Tuesday, October 15, 2019

Joel Rembaum on Jewish Ethnocentricism in the Second Temple and Talmudic Ages


Commenting on Jewish attitudes to Gentiles during the Second Temple and Talmudic ages, Joel Rembaum wrote the following:

. . . many of the Jews of the late Second Temple period (ca. 150 B.C.E.-70 C.E.) and the talmudic age (ca. 70-500 C.E.) maintained strongly negative views of pagans and pagan society. Not only were the Jews heirs to the biblical traditions but their experiences with the Greco-Roman and, later, Persian civilizations were often bitter and antagonistic. Greeks, Romans, and Persians were, in the eyes of many Jews, no different from the peoples whom the Bible paints in negative colors. So, for example, in the Mishnah we read:

Cattle may not be left in the inns of the gentiles since they are suspected of bestiality; nor many a woman remain alone with them since they are suspected of lewdness; nor may a man remain alone with them since they are suspected of shedding blood. The daughter of an Israelite may not assist a gentile woman in childbirth, since she would be assisting to bring to birth a child of idolatry (Av. Zar. 2:1).

In a long midrashic account of the day of divine judgment at the end of time, the gentiles are depicted as having been unworthy of receiving the Torah (BT Av. Zar. 2bff.) Elsewhere, they are considered to be infected with lasciviousness (BT Shab. 145b-146a) and sexually immoral (BT Ket. 13b). Further we read: “All the charity and kindness done by the heathens is counted to them as sin, because they only do it to magnify themselves . . . [and] to display haughtiness (BT BB 10b) . . . According to Rabbinic tradition, six of the seven commandments of the children of Noah actually had been given to Adam: prohibitions against idolatry, blaspheming God’s name, murder, incest, and stealing and the obligation to establish courts of law . . . These commandments, for all intents and purposes, were the Sages’ principles of universal ethical monotheism . . . On occasion, the Sages’ critical view of the pagan world made them sceptical of the gentiles’ ability to fulfill even these few, very basic obligations (BT BK 38a; Lev.
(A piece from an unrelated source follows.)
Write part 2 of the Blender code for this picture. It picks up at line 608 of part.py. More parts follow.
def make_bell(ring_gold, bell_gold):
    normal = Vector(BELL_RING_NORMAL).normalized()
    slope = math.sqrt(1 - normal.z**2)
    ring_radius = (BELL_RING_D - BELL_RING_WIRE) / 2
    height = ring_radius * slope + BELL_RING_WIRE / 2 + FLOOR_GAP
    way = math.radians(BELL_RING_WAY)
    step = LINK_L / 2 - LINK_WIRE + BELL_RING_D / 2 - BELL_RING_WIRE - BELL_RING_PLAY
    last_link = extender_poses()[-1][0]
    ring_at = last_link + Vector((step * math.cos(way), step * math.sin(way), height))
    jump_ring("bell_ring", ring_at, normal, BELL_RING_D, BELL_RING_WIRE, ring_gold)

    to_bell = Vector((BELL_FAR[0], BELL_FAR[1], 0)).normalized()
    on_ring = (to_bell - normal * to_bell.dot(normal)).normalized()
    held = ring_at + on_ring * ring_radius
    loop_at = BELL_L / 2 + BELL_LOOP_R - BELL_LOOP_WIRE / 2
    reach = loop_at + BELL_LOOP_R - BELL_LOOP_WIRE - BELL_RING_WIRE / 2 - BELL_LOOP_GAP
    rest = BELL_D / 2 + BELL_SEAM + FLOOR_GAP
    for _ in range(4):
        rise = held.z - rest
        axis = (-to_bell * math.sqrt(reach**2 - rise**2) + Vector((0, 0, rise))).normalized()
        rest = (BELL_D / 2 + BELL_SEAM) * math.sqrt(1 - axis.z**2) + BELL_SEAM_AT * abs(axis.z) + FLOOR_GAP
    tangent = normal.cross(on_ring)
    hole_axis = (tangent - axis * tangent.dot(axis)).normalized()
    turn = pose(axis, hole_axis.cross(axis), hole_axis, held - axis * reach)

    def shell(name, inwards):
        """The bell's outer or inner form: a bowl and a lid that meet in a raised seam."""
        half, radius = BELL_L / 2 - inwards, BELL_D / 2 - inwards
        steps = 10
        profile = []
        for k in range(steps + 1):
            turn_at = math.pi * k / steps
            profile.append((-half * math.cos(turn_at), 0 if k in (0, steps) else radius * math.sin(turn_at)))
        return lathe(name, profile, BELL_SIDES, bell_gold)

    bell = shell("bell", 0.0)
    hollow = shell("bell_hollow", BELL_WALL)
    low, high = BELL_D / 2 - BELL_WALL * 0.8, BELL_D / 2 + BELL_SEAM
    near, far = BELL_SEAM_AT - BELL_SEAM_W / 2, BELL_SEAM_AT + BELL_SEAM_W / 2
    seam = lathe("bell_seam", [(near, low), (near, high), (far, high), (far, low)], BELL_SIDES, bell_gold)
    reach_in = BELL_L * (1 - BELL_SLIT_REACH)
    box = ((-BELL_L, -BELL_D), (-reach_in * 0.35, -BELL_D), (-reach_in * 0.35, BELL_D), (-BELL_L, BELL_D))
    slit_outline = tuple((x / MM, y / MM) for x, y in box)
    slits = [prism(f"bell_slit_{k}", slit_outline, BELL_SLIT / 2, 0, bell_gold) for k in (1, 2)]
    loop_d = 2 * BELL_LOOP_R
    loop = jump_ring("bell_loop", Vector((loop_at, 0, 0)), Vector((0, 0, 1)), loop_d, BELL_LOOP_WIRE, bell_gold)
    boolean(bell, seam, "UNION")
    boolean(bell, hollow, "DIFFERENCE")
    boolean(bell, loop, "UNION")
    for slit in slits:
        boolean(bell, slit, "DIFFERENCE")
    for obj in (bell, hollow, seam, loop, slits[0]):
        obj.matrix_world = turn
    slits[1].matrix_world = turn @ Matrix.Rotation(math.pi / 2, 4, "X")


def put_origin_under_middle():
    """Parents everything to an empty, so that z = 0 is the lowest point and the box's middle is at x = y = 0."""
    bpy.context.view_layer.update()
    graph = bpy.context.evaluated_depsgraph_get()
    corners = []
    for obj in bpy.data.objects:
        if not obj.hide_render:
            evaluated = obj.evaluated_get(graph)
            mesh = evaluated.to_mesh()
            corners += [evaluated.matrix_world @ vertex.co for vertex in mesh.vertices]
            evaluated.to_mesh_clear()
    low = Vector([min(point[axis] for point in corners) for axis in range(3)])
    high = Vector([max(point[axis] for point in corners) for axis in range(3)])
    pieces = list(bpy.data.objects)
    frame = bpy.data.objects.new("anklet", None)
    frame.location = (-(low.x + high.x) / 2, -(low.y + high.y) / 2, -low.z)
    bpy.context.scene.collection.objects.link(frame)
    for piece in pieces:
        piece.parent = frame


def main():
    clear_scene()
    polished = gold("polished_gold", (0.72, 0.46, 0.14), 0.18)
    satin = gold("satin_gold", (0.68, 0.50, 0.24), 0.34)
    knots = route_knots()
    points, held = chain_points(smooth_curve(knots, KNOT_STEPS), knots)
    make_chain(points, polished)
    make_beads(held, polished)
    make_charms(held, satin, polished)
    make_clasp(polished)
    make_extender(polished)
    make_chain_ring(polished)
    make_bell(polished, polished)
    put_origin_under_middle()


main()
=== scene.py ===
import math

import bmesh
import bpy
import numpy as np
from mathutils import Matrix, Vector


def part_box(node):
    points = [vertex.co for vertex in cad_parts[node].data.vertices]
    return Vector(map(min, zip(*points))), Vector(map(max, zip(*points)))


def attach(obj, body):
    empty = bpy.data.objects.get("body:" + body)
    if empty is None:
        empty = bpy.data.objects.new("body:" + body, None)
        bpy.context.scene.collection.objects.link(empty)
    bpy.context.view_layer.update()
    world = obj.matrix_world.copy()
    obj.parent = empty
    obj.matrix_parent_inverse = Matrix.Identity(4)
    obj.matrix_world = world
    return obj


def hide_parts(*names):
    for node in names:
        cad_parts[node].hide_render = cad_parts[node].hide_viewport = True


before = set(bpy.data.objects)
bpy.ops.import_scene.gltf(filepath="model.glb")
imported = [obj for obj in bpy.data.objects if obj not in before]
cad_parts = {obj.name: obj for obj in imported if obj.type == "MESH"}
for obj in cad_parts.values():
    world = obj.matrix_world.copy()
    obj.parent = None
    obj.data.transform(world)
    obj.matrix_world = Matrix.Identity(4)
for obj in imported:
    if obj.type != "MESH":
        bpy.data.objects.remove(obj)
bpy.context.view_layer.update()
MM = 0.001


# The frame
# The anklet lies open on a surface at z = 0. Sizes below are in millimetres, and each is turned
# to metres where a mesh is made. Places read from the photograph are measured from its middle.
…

R. 13:2). (Joel Rembaum “Dealing with Strangers: Relations with Gentils at Home and Abroad” in Jacob Blumenthal and Janet L. Liss, Etz Hayim: Study Companion [Jewish Publications Society, 2005], 201-11, here, pp. 208-9)
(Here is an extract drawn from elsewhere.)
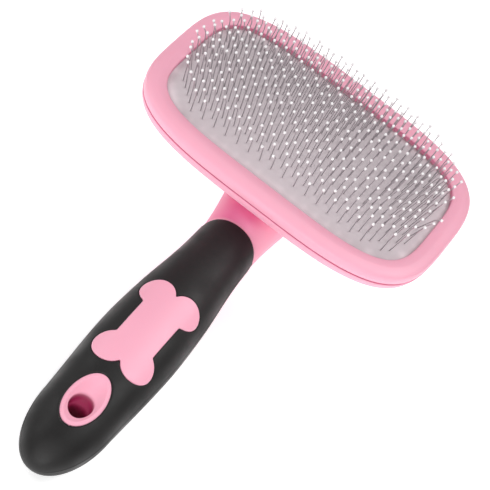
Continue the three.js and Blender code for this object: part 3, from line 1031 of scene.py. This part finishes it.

Such “us vs. them” attitudes and ethnocentricity is part-and-parcel of ancient texts and cultures, so it is not unusual that one finds such attitudes amongst the Nephites towards the Lamanites in the Book of Mormon—yes, the Book of Mormon (and the Bible and other texts, including the Jewish texts referenced above) are ethnocentric and the like; no, the Book of Mormon is not KKK-like racist.